I really don't think so. I think the title is absolute click bait.




But I think it's also inarguable undeniable that under Tim Cook, Apple gained very much of a soul. You know, Steve used to say, you don't pimp your karma. He would donate to charity. He would support a lot of initiatives and organizations but he never wanted, Apple to be doing that publicly. He wanted all of that good to be done just for the sake of good, not for any publicity where I think Tim understands that given the size and scope and scale of Apple that they can lead by example. And I think one of the first things he did was start matching charitable contributions and being much more vocal about charity and civil rights and civil liberties and, you know, sort of the values that are really meaningful for him. And he carried on Steve's, you know, fight for the right to privacy, all of those things, but in a way louder, way bigger stage.

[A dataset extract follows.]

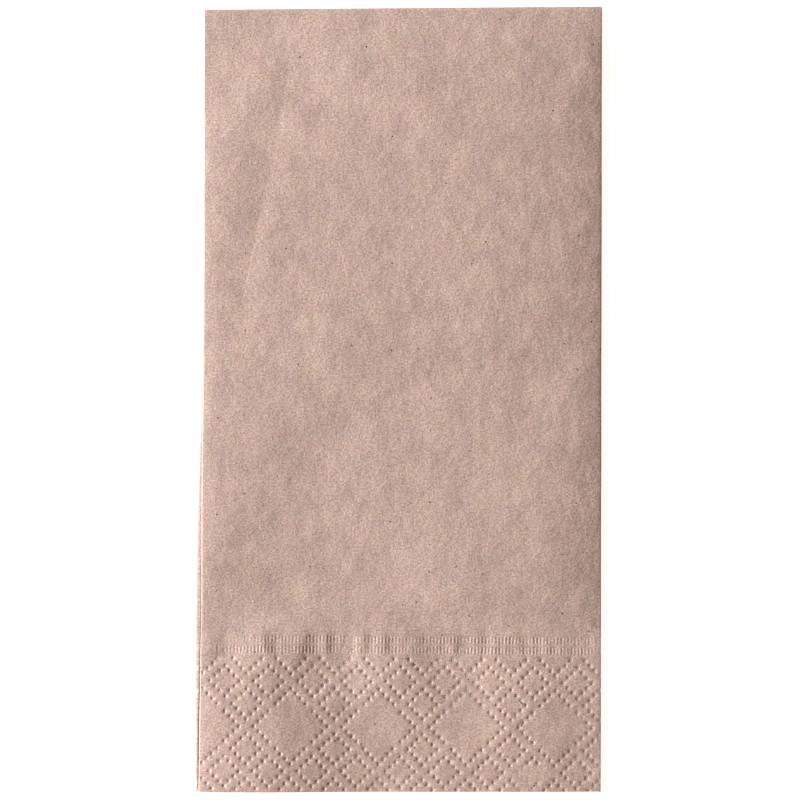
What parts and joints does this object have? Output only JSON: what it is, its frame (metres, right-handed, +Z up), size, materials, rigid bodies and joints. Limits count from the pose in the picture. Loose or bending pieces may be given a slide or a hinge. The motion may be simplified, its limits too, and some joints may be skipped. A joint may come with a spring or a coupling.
{
  "type": "paper napkin",
  "caption": "Flat folded kraft tissue napkin, an oblong packet of one sheet, with a border of embossed diamonds and fine grooves at its cut end.",
  "frame": {"origin": "centre of the underside of the folded packet, on the surface that it lies on", "axes": "+X across the packet, towards the fold that closes all four layers of a half; +Y along the packet, towards the cross fold; +Z up through the layers, to the panel with the visible border"},
  "size_m": [0.1038, 0.2004, 0.0027],
  "materials": {
    "kraft_tissue": "matte unbleached two-ply tissue, soft and fibrous"
  },
  "bodies": {
    "root": {"napkin": "kraft_tissue"}
  },
  "joints": []
}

So, I mean like there is, there are absolutely incredibly important discussions

to have around issues like search and advertisement and China, you know, for sure China, but in many real ways, Tim Cook brought a soul to Apple that they never had before. So I think at best you could argue that it is soul different and, yeah, I regretted phrasing it that way immediately after I did it but I said what I said, and, you know, as impressive as the trillions of dollars are and as meaningful as all of that is to the stock market and to Apple as a business, just completely discounting that, I think Apple has done amazing things over the last 10 years, incredible things, terrific things over the last 10 years that absolutely required not just the soul but the heart of Apple behind it. So I absolutely don't agree

with everything in this book, especially its conclusions but I LOVE THAT IT EXISTS.